WHAT TO PRODUCE:
Write out exactly the lines that run from the line containing "card_slot();" through the line containing "for node in"; both end lines belong to the answer.

— start of INFORMATION SUPPLIED —

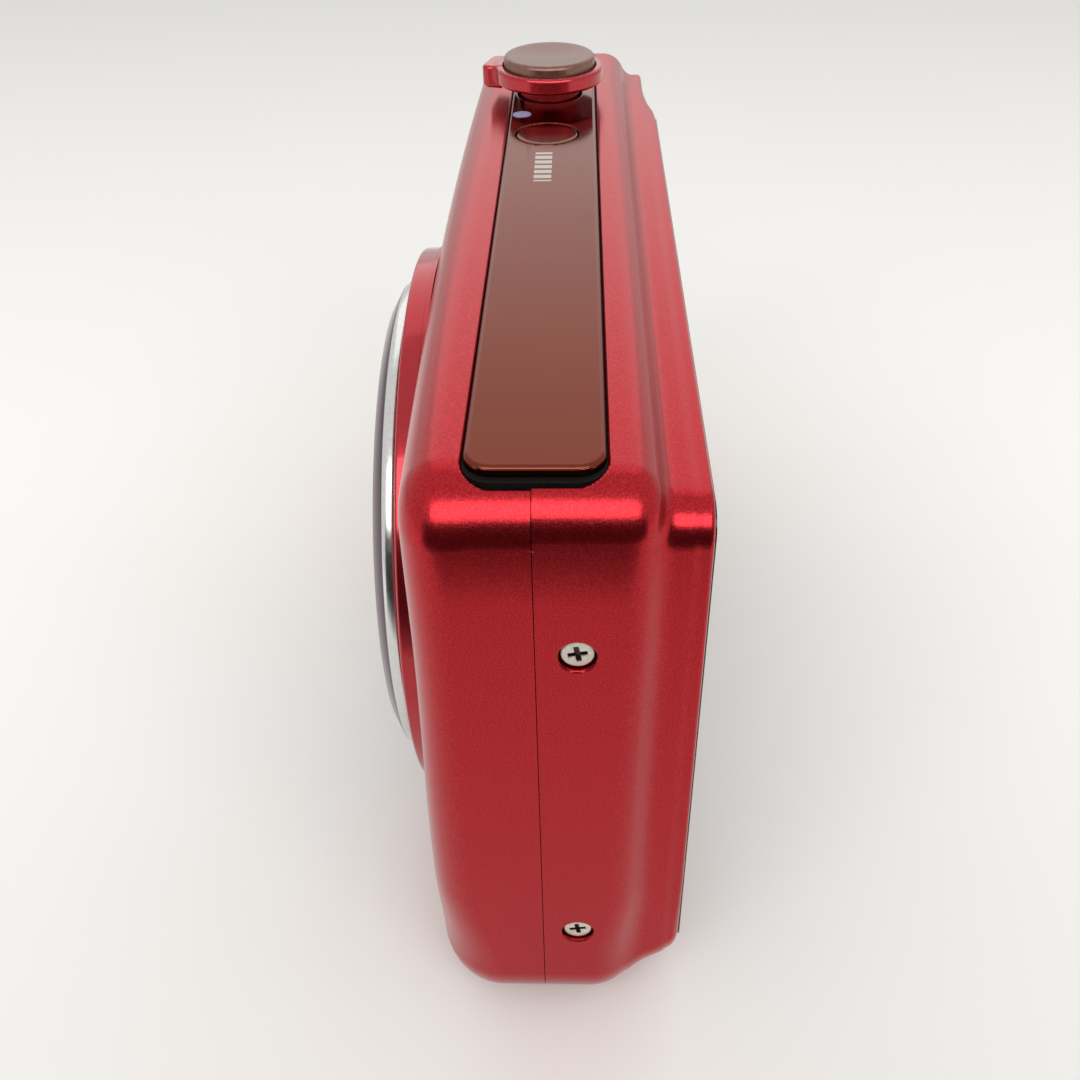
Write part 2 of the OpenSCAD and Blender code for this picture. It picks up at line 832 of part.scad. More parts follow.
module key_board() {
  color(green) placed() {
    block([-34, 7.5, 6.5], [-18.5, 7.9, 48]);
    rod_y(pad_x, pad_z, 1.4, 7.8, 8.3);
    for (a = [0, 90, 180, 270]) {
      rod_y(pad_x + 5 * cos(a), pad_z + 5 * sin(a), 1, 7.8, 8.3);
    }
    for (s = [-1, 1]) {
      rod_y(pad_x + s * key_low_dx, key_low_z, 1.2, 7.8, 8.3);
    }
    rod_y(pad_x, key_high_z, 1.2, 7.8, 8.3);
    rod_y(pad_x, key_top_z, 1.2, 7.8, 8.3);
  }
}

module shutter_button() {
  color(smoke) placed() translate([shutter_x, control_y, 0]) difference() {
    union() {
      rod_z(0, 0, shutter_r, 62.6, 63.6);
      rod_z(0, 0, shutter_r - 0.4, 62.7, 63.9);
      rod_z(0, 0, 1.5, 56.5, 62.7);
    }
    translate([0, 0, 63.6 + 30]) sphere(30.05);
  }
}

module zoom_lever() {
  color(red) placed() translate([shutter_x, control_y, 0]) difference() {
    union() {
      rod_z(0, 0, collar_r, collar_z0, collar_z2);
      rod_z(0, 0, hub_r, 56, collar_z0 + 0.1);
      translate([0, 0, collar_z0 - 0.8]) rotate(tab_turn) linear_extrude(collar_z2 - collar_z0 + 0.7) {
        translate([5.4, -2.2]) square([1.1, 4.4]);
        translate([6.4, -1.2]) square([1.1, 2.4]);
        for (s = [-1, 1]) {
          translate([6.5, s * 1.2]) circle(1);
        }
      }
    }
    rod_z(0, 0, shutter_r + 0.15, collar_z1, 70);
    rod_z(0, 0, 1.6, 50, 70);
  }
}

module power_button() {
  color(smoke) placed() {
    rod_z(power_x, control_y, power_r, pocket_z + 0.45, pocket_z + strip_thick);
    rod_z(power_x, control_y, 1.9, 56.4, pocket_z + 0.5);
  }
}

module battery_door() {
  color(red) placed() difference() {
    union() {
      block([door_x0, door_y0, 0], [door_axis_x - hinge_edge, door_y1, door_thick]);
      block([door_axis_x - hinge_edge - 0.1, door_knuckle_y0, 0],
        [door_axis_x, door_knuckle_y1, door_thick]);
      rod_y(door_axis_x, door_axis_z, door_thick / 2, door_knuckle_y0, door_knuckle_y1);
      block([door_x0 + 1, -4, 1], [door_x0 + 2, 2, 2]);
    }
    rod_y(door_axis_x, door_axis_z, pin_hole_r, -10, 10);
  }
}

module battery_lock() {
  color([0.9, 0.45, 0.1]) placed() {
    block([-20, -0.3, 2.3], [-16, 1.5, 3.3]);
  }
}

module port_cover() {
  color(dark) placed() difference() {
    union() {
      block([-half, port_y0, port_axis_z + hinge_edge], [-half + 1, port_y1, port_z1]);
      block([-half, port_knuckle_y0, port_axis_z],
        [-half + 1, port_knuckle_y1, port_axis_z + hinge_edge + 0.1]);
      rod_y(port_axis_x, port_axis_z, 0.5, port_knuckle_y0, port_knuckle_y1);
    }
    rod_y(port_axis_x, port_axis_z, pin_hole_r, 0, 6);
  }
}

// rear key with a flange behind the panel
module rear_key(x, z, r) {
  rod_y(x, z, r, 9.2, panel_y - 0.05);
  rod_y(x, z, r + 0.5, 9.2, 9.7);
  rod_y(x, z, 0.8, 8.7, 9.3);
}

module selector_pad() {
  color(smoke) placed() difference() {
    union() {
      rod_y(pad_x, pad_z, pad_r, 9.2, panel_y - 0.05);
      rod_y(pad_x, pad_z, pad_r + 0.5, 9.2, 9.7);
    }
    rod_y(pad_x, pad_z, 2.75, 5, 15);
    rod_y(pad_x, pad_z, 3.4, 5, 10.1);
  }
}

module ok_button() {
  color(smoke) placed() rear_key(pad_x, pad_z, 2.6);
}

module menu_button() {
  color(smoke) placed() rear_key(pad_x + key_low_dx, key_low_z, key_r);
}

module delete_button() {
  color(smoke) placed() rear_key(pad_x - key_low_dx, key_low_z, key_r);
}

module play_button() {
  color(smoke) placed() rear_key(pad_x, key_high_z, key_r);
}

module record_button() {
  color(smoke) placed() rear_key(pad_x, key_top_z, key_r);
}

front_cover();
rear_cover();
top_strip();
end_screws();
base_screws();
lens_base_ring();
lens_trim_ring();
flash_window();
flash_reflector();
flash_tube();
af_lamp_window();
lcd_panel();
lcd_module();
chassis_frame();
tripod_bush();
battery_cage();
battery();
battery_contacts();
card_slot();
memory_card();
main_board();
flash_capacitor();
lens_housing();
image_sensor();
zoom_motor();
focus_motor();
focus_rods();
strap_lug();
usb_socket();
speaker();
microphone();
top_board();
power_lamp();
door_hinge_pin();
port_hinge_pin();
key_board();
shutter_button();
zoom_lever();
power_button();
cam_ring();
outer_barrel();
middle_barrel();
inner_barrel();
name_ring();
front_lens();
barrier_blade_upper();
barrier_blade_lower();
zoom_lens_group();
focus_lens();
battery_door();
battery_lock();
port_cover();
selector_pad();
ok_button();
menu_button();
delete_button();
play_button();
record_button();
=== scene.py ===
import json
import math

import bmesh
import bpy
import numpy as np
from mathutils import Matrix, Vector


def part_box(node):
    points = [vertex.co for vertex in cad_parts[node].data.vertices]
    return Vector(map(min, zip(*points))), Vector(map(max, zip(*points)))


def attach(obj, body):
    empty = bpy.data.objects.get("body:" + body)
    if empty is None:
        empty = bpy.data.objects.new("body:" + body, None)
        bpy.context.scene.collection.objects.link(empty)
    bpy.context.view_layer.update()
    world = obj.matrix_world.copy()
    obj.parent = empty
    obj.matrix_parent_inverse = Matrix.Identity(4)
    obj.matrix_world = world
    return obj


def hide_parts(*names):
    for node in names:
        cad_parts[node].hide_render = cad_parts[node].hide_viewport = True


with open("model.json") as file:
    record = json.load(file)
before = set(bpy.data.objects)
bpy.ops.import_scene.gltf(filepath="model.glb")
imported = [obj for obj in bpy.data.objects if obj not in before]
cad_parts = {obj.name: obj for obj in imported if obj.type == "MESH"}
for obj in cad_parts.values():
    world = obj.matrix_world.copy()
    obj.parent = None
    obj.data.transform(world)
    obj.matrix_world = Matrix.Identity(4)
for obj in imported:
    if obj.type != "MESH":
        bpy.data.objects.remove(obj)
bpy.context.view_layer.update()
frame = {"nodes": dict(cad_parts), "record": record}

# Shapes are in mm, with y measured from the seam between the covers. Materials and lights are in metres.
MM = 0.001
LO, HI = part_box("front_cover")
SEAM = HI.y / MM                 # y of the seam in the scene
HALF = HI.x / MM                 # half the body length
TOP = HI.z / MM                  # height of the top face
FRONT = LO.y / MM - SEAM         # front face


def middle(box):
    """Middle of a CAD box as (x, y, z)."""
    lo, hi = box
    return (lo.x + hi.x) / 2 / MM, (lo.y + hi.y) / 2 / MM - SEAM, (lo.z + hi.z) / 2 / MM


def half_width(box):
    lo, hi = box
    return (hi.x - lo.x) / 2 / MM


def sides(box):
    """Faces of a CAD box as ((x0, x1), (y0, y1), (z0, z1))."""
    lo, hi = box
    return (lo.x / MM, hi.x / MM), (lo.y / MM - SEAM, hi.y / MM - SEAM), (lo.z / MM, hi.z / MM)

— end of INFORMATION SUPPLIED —

FULL RESPONSE:
card_slot();
memory_card();
main_board();
flash_capacitor();
lens_housing();
image_sensor();
zoom_motor();
focus_motor();
focus_rods();
strap_lug();
usb_socket();
speaker();
microphone();
top_board();
power_lamp();
door_hinge_pin();
port_hinge_pin();
key_board();
shutter_button();
zoom_lever();
power_button();
cam_ring();
outer_barrel();
middle_barrel();
inner_barrel();
name_ring();
front_lens();
barrier_blade_upper();
barrier_blade_lower();
zoom_lens_group();
focus_lens();
battery_door();
battery_lock();
port_cover();
selector_pad();
ok_button();
menu_button();
delete_button();
play_button();
record_button();
=== scene.py ===
import json
import math

import bmesh
import bpy
import numpy as np
from mathutils import Matrix, Vector


def part_box(node):
    points = [vertex.co for vertex in cad_parts[node].data.vertices]
    return Vector(map(min, zip(*points))), Vector(map(max, zip(*points)))


def attach(obj, body):
    empty = bpy.data.objects.get("body:" + body)
    if empty is None:
        empty = bpy.data.objects.new("body:" + body, None)
        bpy.context.scene.collection.objects.link(empty)
    bpy.context.view_layer.update()
    world = obj.matrix_world.copy()
    obj.parent = empty
    obj.matrix_parent_inverse = Matrix.Identity(4)
    obj.matrix_world = world
    return obj


def hide_parts(*names):
    for node in names:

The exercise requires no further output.